Amen veut dire : vraiment, en vérité, certainement. Nous marquons par ce mot la confiance assurée que nous avons d'être exaucés. C'est comme si nous disions : « Mon Dieu et mon Père, je ne doute point que tu ne m'accordes les choses que je t'ai demandées. Ce n'est pas que je fonde mon espérance sur les mérites de ma prière, mais je m'appuie sur ton commandement et sur tes promesses. C'est toi qui m'as ordonné de prier ainsi. Or je sais que tu es un Dieu de vérité, et que le mensonge n'habite point en toi. Quelle que soit donc ma propre indignité, l'immutabilité de ta parole me rassure : je crois et ne doute point que ma prière ne soit amen et ne demeure ». Je ferai remarquer à cette occasion qu'il est d'une extrême importance que notre espoir d'être exaucés repose sur Dieu seul et non sur nous. Plusieurs ne veulent pas croire que leurs prières soient exaucées tant qu'ils ne sentent pas (ou imaginent sentir) qu'elles ont été faites d'une manière digne et convenable ;
ils les annulent ainsi, car ils ne peuvent les faire de tout leur cœur ;
leurs lèvres prient, et leur cœur dit que c'est en vain qu'ils
demandent. Ils bâtissent sur eux-mêmes, sur le sable ; ils seront tous
rejetés.
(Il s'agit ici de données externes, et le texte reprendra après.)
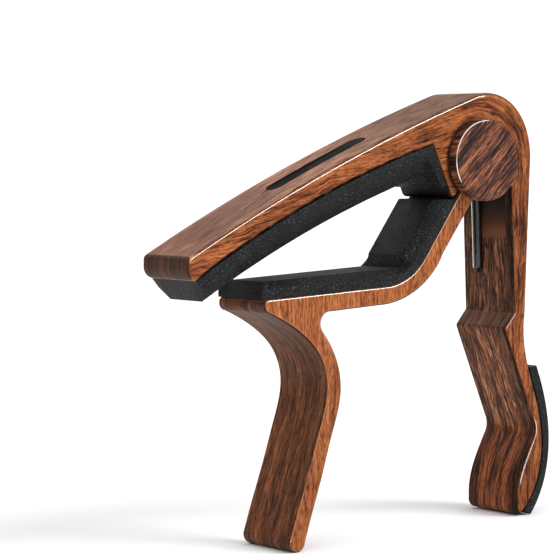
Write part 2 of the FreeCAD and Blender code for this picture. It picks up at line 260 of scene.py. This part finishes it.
def wood_film(name, grain, side_tones, face_tones, vein_share, is_bar):
    s = Shader(name)
    x, y, z = drawing_mm(s)
    nx, ny, nz = facing(s)
    sideways = s.math("ABSOLUTE", ny)
    flat_side = s.span(sideways, *FLAT_SIDE)
    upward = s.span(nz, *UPWARD)
    along, across = grain(s, x, z)
    cut = s.math("ADD", s.math("MULTIPLY", across, flat_side),
                 s.math("MULTIPLY", y, s.math("SUBTRACT", 1.0, flat_side)))
    wander = streaks(s, along, cut, *WANDER)
    cut = s.math("ADD", cut, s.math("MULTIPLY", wander, WANDER_MM))
    bands = streaks(s, along, cut, *BANDS)
    lines = streaks(s, along, cut, *LINES)
    pores = streaks(s, along, cut, *PORES)
    dashes = streaks(s, along, cut, *DASHES)
    thin_veins = veins(s, along, cut, *VEINS, THIN_VEIN)
    wide_veins = veins(s, along, cut, *VEINS, WIDE_VEIN)
    tone = blend_of(s, lines, bands, 0.6)
    fine = blend_of(s, lines, dashes, 0.55)
    side = s.mix(s.math("MULTIPLY", thin_veins, 0.35 * vein_share),
                 s.ramp(tone, side_tones), VEIN_AND_SHADE_TONE)
    inner = s.mix(s.math("MULTIPLY", wide_veins, vein_share), s.ramp(tone, face_tones), VEIN_AND_SHADE_TONE)
    top = s.ramp(fine, TOP_TONES)
    if is_bar:
        # painted light and shade: the bar's top lighter at the front, the rear lever's front lighter
        # below the jog and in the middle, darkest at the near edge
        top = fade(s, top, x, *BAR_TOP_PAINTED_LIGHT)
        side = fade(s, side, x, *HUB_SIDE_FADE)
        inner = fade(s, inner, z, *BELOW_JOG_PAINTED_LIGHT)
        inner = s.mix(s.span(z, LOW_TONES_FROM, LOW_TONES_FULL), inner, s.ramp(tone, LOW_TONES))
        inner = fade(s, inner, s.math("ABSOLUTE", y), *MIDDLE_PAINTED_LIGHT)
        inner = fade(s, inner, y, *NEAR_EDGE_PAINTED_SHADE)
        inner = s.mix(s.span(x, TIP_FROM, TIP_FULL, 0.0, TIP_SHARE), inner,
                      s.ramp(fine, TIP_TONES))
    else:
        side = fade(s, side, z, *JAW_SIDE_FADE)
        # painted shade: the front lever's front darker towards its near side
        inner = fade(s, inner, y, *JAW_ACROSS_PAINTED_SHADE)
        inner = fade(s, inner, z, *JAW_UPPER_FADE)
    # sides, tops and fronts take their own tones: partly the print, partly painted light, with the
    # fronts darker and the tops greyer as the light falls
    colour = s.mix(flat_side, s.mix(upward, inner, top), side)
    longer = s.math("MULTIPLY", upward, s.math("SUBTRACT", dashes, pores))
    colour = fade(s, colour, s.math("ADD", pores, longer), *PORE_FADE)
    if is_bar:
        # painted shade on the slot's walls
        slot_wall_shade = s.math("MULTIPLY", flat_side,
                           s.span(s.math("ABSOLUTE", y), SLOT_WALL_FROM, SLOT_WALL_FULL))
        colour = s.mix(slot_wall_shade, colour, RECESS_SHADE_TONE)
        # painted shade: in the hub's hollow, round the caps, on the hub's nose and in the spring's
        # groove
        colour = bare_casting_and_shade(s, colour, y, z, nx)
        colour = cap_shadow(s, colour, x, z, flat_side)
        colour = nose_shade(s, colour, x, z, nx)
        colour = leg_groove_shade(s, colour, x, y, z)
    # painted shade: a dark band on the upper rounded edges, just above the highlight line
    edge_shade = s.math("MULTIPLY", band(s, sideways, 0.30, 0.80, 0.1), s.span(nz, 0.3, 0.5))
    colour = s.mix(s.math("MULTIPLY", edge_shade, 0.35), colour, VEIN_AND_SHADE_TONE)
    # painted highlight: a near-white line on the rounded edges, with a part-metal, glossier finish
    # there
    line = band(s, sideways, BAR_EDGE if is_bar else JAW_EDGE, EDGE_END, 0.01)
    highlight = s.math("MULTIPLY", line, highlight_places(s, z, nx, nz, is_bar))
    colour = s.mix(s.math("MULTIPLY", highlight, HIGHLIGHT_SHARE), colour, HIGHLIGHT_TONE)
    s.bump(lines, 0.04, 0.25)
    return s.finish(Base_Color=colour, Metallic=s.math("MULTIPLY", highlight, HIGHLIGHT_METAL),
                    Roughness=s.span(highlight, 0.0, 1.0, FILM_ROUGHNESS, HIGHLIGHT_ROUGHNESS),
                    Specular_IOR_Level=0.12)


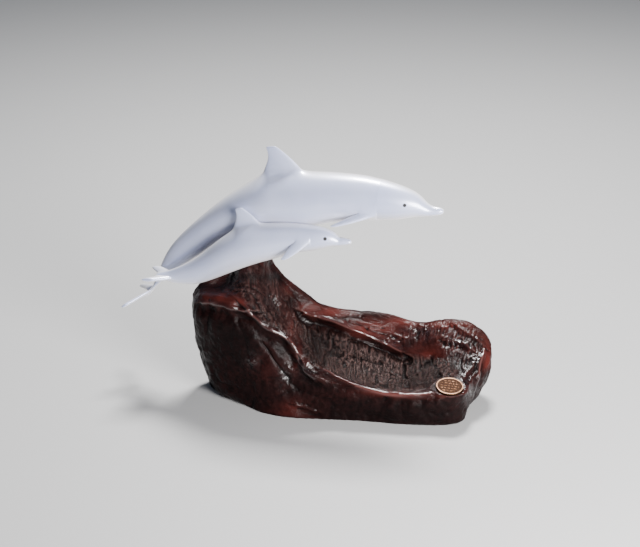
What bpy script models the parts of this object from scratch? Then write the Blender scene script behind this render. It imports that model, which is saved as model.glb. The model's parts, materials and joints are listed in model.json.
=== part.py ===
"""Dolphin and calf figurine: two cast dolphins seated on a lacquered burl, with a medallion let into its rim."""

import math

import bmesh
import bpy
import numpy as np
from mathutils import Matrix, Vector
from mathutils.bvhtree import BVHTree

# Sizes are in metres and angles in degrees. The dolphins head along +X and -Y is the side seen first.
# The origin is the centre of the burl's flat underside.

# Fits between the pieces
TOUCH_GAP = 0.0003
SEAT_BITE = 0.0015
FLANK_BITE = 0.0008

# Burl base
BASE_LENGTH = 0.208
BASE_DEPTH = 0.080
BOSS_HEIGHT = 0.085
DISH_FLOOR_HEIGHT = 0.014
BELLY_HEIGHT = 0.1213
CREST_ROUNDING = 0.07
SEAT_ALONG = -0.318
SEAT_ACROSS = 0.108

# Dolphins: lengths run from the beak tip to the notch between the flukes
ADULT_LENGTH = 0.232
CALF_LENGTH = 0.140
FIGURE_YAW = -3.0
ADULT_SEAT_SHARE = 0.578
ADULT_TOUCH_SHARE = 0.539
CALF_TOUCH_SHARE = 0.461
CALF_TOUCH_ANGLE = 52.0

# Medallion
MEDAL_DIAMETER = 0.019
MEDAL_THICKNESS = 0.0016
MEDAL_RIM_WIDTH = 0.0013
MEDAL_RELIEF = 0.0003
MEDAL_SEAT_DEPTH = 0.0008
MEDAL_SEAT_CLEARANCE = 0.0004
MEDAL_ALONG = 0.76
MEDAL_ACROSS = -0.61
MEDAL_TILT_FRONT = 8.0
MEDAL_TILT_RIGHT = 3.0
STROKE_ROWS = 4
STROKES_PER_ROW = 3
STROKE_HEIGHT = 0.0010
STROKE_GAP = 0.0009

# A smooth curve through cage points takes these shares of a point and of each neighbour
POINT_SHARE = 4 / 6
NEIGHBOUR_SHARE = 1 / 6
# Reach before and behind a ring that gives its heading, as a share of the way from beak to notch
HEADING_REACH = 0.01
ROUND_STEPS = 28
NEAR_ZERO = 0.000001

# Cage of a dolphin: sides of a ring, the rings of the head as shares of the way from beak to notch, and how many
# rings lie across each fin's root and along the bare stretches between
RING_SIDES = 12
HEAD_RINGS = (0.0, 0.018, 0.040, 0.062, 0.088, 0.130, 0.175)
FLIPPER_STEPS = 2
CHEST_STEPS = 2
DORSAL_STEPS = 3
TAIL_STEPS = 5
FLUKE_STEPS = 2
TOP_SIDE_INDEX = 11
LEFT_SIDE_INDEX = 2
RIGHT_SIDE_INDEX = 8

# Fin outlines: share of the span, then leading and trailing edge as shares of the root chord, half thickness
DORSAL_OUTLINE = (
    (0.16, 0.05, 0.97, 0.080),
    (0.50, 0.22, 0.82, 0.052),
    (0.80, 0.42, 0.79, 0.040),
    (1.03, 0.58, 0.84, 0.030),
)
FLIPPER_OUTLINE = (
    (0.14, 0.12, 1.00, 0.14),
    (0.40, 0.14, 1.00, 0.12),
    (0.75, 0.29, 0.89, 0.09),
    (1.05, 0.53, 0.83, 0.06),
)
LONG_FLUKE_OUTLINE = (
    (0.14, 0.05, 1.10, 0.17),
    (0.38, 0.55, 1.50, 0.19),
    (0.64, 1.12, 1.95, 0.20),
    (0.87, 1.68, 2.34, 0.20),
    (1.04, 2.08, 2.62, 0.17),
)
BROAD_FLUKE_OUTLINE = (
    (0.14, 0.05, 1.02, 0.17),
    (0.38, 0.24, 1.18, 0.16),
    (0.64, 0.50, 1.36, 0.15),
    (0.87, 0.76, 1.50, 0.14),
    (1.04, 0.92, 1.54, 0.12),
)
# How the thickness goes from the front of a fin to its back, as shares of the half thickness
FOIL_THREE = (0.45, 1.0, 0.85, 0.35)
FOIL_TWO = (0.5, 1.0, 0.4)

# Each figure's form: back from the beak, rise, half height and half width, as shares of its length
ADULT_FORM = (
    (-0.002, -0.0010, 0.0075, 0.0080),
    (0.020, -0.0030, 0.0128, 0.0140),
    (0.043, -0.0032, 0.0175, 0.0190),
    (0.069, 0.0035, 0.0288, 0.0290),
    (0.100, 0.0115, 0.0430, 0.0410),
    (0.145, 0.0145, 0.0545, 0.0520),
    (0.222, 0.0182, 0.0660, 0.0620),
    (0.310, 0.0145, 0.0738, 0.0695),
    (0.410, -0.0012, 0.0828, 0.0755),
    (0.539, -0.0230, 0.0770, 0.0700),
    (0.603, -0.0540, 0.0670, 0.0585),
    (0.661, -0.0880, 0.0560, 0.0460),
    (0.721, -0.1300, 0.0465, 0.0350),
    (0.772, -0.1775, 0.0440, 0.0270),
    (0.838, -0.2450, 0.0310, 0.0195),
    (0.873, -0.2840, 0.0180, 0.0160),
    (0.899, -0.3310, 0.0075, 0.0150),
    (0.930, -0.3735, 0.0045, 0.0170),
)
CALF_FORM = (
    (-0.002, -0.0100, 0.0095, 0.0100),
    (0.029, -0.0110, 0.0175, 0.0185),
    (0.066, -0.0130, 0.0235, 0.0250),
    (0.096, -0.0050, 0.0385, 0.0385),
    (0.134, -0.0035, 0.0515, 0.0495),
    (0.204, -0.0095, 0.0645, 0.0605),
    (0.294, -0.0190, 0.0760, 0.0710),
    (0.406, -0.0450, 0.0910, 0.0820),
    (0.514, -0.0770, 0.1000, 0.0840),
    (0.624, -0.1400, 0.0900, 0.0690),
    (0.720, -0.2070, 0.0735, 0.0490),
    (0.811, -0.2590, 0.0615, 0.0350),
    (0.889, -0.2850, 0.0470, 0.0250),
    (0.950, -0.2910, 0.0280, 0.0200),
    (1.015, -0.2890, 0.0110, 0.0240),
)

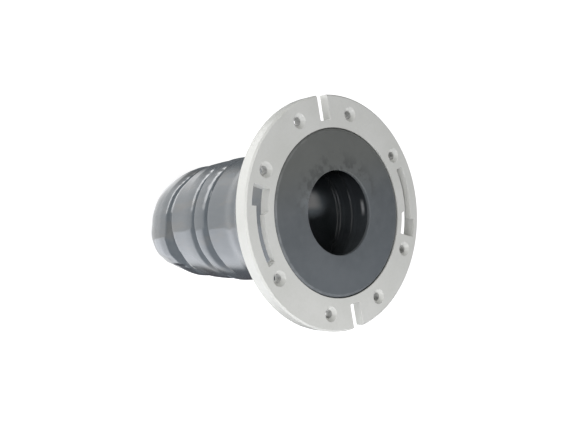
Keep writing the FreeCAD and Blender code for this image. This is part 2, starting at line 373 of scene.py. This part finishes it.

Aucune de nos prières n'est telle qu'elle devrait être, aucune n'est en elle-même digne d'être exaucée; la parole et la vérité de Dieu peuvent seules
justifier nos espérances. Car si Dieu ne nous avait ordonné de prier
avec promesse de nous écouter, toutes les créatures ensemble ne
pourraient, par leurs supplications réunies, obtenir un seul grain de
sable. Qu'on sache donc que les bonnes prières ne sont pas celles qui se distinguent par leur longueur, par leur
multiplicité, par leur onction, par leur ferveur, ni par leur
spiritualité ; mais ce sont celles qui, toutes imparfaites et toutes
défectueuses qu'elles puissent être en elles-mêmes, s'appuient
exclusivement et avec une ferme confiance sur les infaillibles promesses
de l’Éternel. En un mot : Ce qui constitue le mérite de vos prières, c'est la parole et la promesse de Dieu, non votre ferveur et votre dévotion. Croire fermement à sa parole est la seule véritable dévotion, sans laquelle toute autre n'est qu'erreurs et illusions.